*** Source records
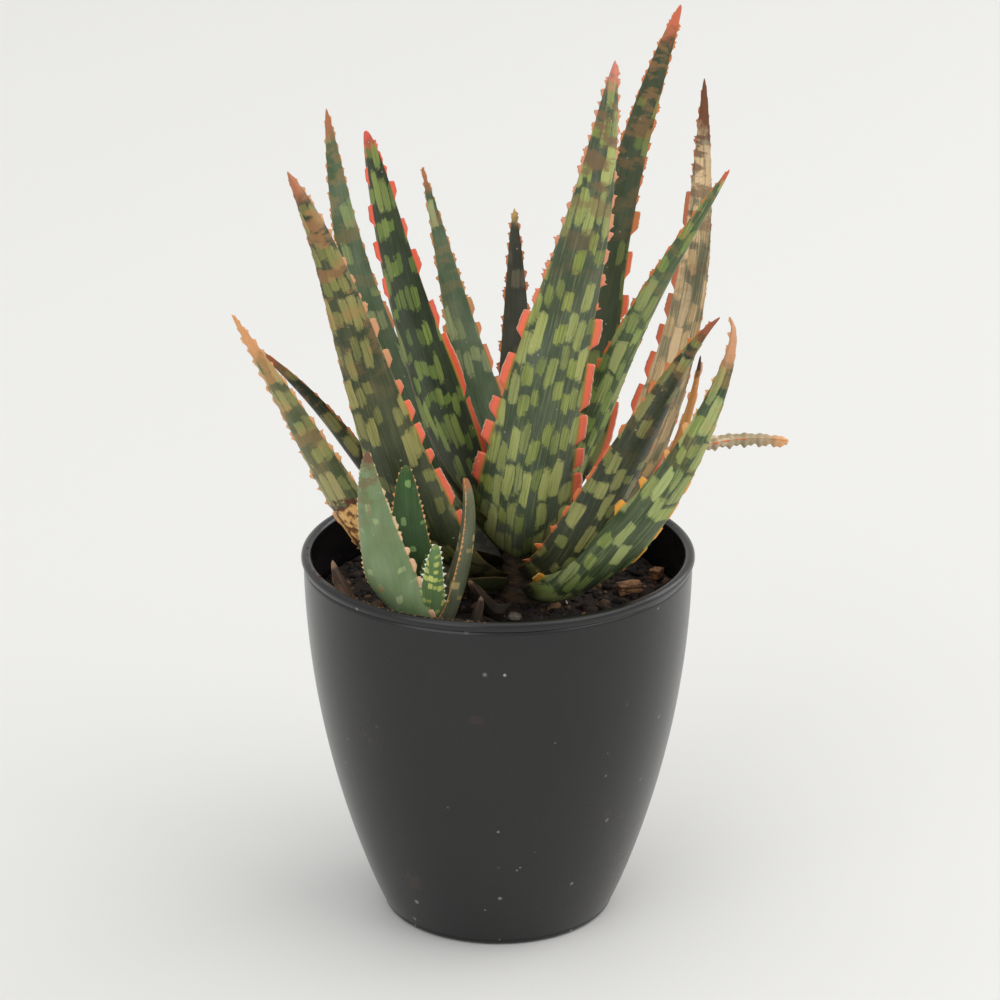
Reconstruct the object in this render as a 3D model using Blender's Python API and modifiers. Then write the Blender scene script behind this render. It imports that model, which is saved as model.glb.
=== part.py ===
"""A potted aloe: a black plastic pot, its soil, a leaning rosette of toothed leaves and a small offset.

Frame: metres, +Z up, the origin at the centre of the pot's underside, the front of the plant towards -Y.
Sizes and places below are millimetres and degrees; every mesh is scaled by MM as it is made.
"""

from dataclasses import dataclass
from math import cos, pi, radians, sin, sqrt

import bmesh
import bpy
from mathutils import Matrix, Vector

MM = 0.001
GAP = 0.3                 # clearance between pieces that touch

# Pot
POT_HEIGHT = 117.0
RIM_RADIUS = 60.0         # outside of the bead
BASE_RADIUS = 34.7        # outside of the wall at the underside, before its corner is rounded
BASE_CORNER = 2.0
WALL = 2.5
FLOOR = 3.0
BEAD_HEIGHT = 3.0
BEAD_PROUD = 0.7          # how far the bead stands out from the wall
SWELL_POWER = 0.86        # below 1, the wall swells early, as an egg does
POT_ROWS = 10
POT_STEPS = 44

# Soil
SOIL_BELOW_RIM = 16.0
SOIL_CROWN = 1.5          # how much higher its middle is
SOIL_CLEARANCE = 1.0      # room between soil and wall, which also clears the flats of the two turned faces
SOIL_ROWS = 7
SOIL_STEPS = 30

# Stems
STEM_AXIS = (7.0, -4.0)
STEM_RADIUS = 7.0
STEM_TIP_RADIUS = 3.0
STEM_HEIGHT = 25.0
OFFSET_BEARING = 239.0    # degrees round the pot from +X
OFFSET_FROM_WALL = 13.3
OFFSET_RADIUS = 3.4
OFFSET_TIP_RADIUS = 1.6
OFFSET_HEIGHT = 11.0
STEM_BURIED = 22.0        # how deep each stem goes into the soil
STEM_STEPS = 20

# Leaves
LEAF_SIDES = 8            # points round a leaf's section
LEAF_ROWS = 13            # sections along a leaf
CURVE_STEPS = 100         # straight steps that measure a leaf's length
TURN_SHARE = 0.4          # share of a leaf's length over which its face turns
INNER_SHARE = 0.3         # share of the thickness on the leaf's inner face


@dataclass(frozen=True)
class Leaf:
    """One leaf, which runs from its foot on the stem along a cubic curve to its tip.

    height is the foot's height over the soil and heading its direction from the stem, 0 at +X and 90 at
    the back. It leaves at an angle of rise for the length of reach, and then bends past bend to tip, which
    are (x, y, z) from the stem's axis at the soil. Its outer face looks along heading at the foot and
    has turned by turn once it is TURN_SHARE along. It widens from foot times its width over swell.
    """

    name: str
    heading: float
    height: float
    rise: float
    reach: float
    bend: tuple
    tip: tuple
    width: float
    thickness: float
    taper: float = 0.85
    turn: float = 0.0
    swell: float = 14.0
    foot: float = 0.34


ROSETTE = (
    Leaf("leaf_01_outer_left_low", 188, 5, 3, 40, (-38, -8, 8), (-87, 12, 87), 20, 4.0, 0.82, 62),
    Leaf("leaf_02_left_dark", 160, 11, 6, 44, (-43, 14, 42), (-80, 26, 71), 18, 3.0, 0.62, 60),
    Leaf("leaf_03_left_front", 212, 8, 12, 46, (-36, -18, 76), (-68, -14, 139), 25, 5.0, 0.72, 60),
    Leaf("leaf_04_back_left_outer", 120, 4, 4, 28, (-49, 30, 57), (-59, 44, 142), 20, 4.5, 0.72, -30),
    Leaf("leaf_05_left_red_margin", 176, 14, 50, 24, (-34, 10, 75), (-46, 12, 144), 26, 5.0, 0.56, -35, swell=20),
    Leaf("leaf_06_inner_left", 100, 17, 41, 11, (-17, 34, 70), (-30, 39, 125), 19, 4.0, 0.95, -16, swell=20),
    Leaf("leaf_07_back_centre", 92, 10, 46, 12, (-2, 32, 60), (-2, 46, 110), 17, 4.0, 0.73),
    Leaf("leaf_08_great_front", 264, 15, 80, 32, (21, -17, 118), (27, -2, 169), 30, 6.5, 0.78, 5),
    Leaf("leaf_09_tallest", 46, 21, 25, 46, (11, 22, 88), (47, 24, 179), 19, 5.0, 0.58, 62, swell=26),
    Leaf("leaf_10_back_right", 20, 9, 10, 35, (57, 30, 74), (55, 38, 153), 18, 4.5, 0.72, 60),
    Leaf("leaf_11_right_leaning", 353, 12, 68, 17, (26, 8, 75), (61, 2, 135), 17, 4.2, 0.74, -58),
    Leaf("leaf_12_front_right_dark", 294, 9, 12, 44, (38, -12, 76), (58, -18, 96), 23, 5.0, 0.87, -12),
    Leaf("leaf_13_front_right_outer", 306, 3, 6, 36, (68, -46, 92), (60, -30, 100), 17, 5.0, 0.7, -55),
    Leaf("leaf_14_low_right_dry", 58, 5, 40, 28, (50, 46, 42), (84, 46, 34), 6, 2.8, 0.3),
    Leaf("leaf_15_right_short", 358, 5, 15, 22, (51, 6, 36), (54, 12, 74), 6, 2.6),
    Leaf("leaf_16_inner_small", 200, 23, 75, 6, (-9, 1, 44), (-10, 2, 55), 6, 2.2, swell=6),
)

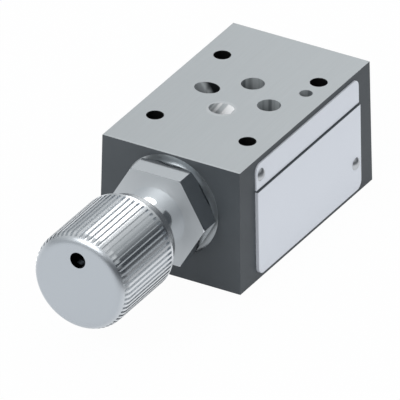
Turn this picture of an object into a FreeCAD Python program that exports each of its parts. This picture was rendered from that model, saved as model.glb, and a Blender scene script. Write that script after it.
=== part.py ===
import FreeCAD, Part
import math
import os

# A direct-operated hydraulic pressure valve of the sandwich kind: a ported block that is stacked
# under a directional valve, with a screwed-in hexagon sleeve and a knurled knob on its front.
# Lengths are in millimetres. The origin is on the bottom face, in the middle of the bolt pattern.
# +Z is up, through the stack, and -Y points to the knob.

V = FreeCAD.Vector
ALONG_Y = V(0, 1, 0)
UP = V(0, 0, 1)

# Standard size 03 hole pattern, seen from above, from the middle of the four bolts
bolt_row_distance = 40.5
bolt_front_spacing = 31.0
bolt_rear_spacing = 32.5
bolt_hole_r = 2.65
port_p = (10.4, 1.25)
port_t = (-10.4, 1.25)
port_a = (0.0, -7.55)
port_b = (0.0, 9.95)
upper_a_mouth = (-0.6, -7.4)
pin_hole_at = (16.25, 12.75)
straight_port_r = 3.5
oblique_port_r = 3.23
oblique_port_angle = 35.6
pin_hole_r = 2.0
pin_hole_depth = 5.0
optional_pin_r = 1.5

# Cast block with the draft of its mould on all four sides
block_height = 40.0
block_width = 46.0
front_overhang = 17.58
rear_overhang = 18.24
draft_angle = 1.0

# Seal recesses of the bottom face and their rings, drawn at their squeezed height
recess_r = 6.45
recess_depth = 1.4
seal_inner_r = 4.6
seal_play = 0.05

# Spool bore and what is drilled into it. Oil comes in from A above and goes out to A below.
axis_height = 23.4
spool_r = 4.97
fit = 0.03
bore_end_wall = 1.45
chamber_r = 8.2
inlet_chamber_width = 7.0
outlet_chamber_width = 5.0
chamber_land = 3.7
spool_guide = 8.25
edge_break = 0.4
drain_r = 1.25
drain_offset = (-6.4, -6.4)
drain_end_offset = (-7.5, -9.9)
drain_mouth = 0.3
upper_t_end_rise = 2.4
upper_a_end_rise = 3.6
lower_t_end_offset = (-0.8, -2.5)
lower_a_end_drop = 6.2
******
→ Written problem
Extract the first line above and each line after it up to and including the one with "a small offset.", please, exactly and with nothing else.

→ Exercise result
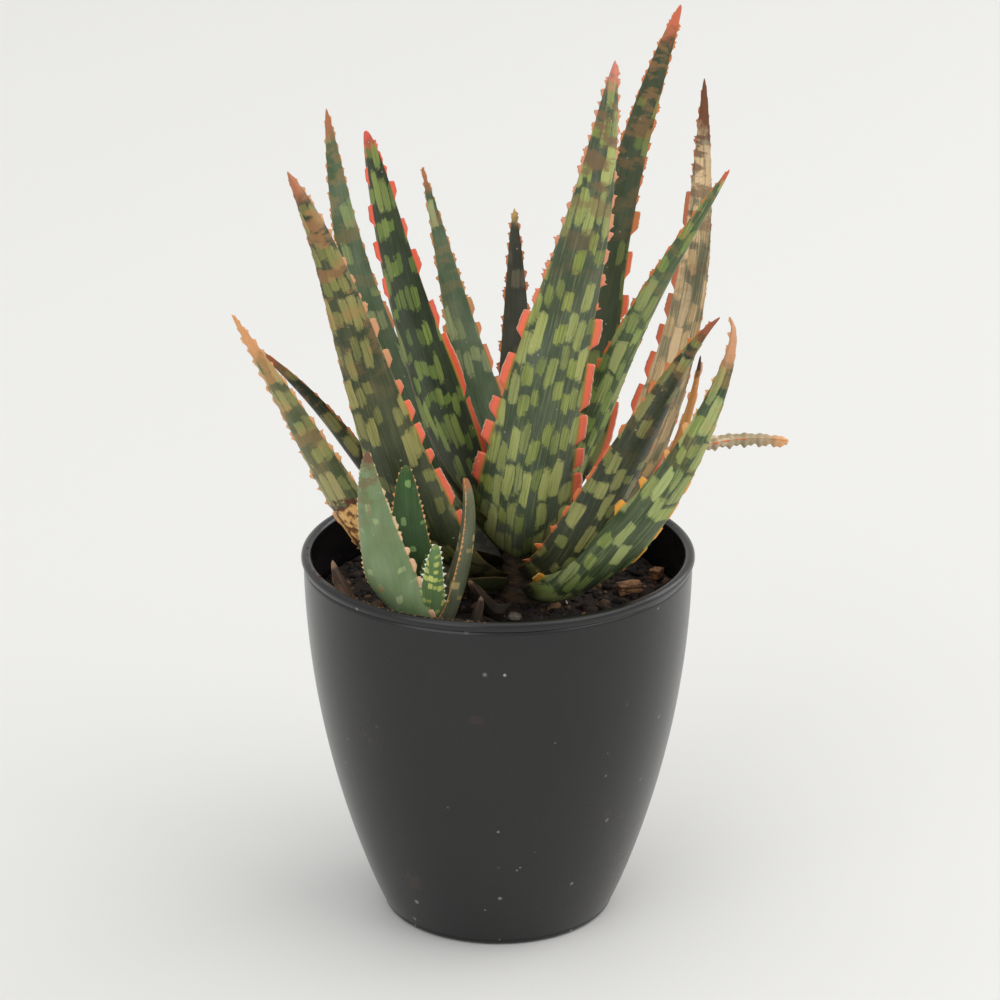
Reconstruct the object in this render as a 3D model using Blender's Python API and modifiers. Then write the Blender scene script behind this render. It imports that model, which is saved as model.glb.
=== part.py ===
"""A potted aloe: a black plastic pot, its soil, a leaning rosette of toothed leaves and a small offset.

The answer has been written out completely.